Fuiste una luz onmipresente, porque cuando pensaba que ya no volvería a verte, te asomabas de pronto. En alguna calle. En alguna reunión. Pero la forma en que lo hiciste al final, eso sí no lo esperaba. Yo estaba en mi cama una mañana del 23 de diciembre como esta y, cuando prendí el televisor, apenas podía creer lo que narraban las noticias. Tu luz había ardido con violencia. Se había levantado hasta el cielo. Y fue necesario que acudieran los bomberos -entre ellos un compañero tuyo del colegio- a romper puertas y ventanas. Que cortaran esa alucinada combustión que habías prefigurado en tu libro -tu único libro publicado, tu testamento- y a la que habías aceptado con resignación, con lágrimas y suspiros, porque creías –sí, lo creías- que era lo que te tocaba. Que, de alguna manera, era una forma de inmolarte por nosotros.

¿Qué pasó con nosotros? ¿Con los que nos cruzamos en tu camino y nos quedamos aquí, alelados, sin palabras? No sé cómo decirlo. Una ola negra nos arrasó. Una tristeza quieta, permanente. Y, otra vez, el misterio. Los de aquella época nos reencontramos a veces y allí aparece el hueco, la pregunta sin respuesta. Quizá por eso muchos de nosotros hemos escrito sobre ti, acaso sin proponérnoslo. Quizás por eso vienes sigilosamente a nuestras bocas y a nuestras palabras. Como hace un año, en una lectura en que participé. Leímos textos que hablaban de ti o que habían sido inspirados en ti. Surgiste también en la ronda de preguntas. Fue un homenaje espontáneo, imprevisto. En un auditorio que tenía algo de tétrico y fantasmal, porque había tan poca gente que íntimamente reclamábamos otras presencias. Yo creo que, a fuerza de evocarte, de traerte a nuestras conversaciones, te has vuelto un fantasma cálido, amable, ya desligado de la tragedia.

Nabokov dice que todo el que escribe tiene en su centro una luz piloto, una fuerza combustible que lo lleva a crear y a decir. Yo creo que esa luz la tenemos todos. Es la memoria de nuestras emociones más puras, aquella que moldea incluso nuestras decisiones más racionales. En alguna parte de esa memoria te has quedado conmigo y por eso mis recuerdos son tan persistentes. Como una marea.

Ahora estoy en un café, escribiendo. Casi todo lo que he escrito lo he hecho en cafés.

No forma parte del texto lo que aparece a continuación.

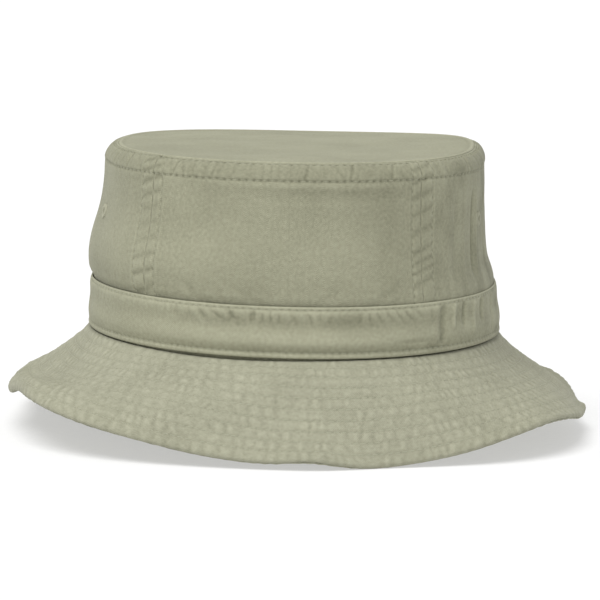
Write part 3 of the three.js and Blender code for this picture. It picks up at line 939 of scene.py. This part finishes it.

Y cuando me pongo a aporrear el tecleado, me vuelvo un poco poseso, un poco enajenado. Lo noto en la mezcla de estupor y de miedo con que me miran los que están cerca. A mí, la verdad, no me importa. Si logro salir de ese trance, solo observo la puerta. Tengo la clara sensación de que un flaco de piernas largas y andar nervioso cruzará de pronto el umbral. Tengo la clara sensación de que vas a venir y que todo será como antes. Pero no; nunca sucede. Es solo un momento en blanco. Un resplandor que yo solo veo y que no se va.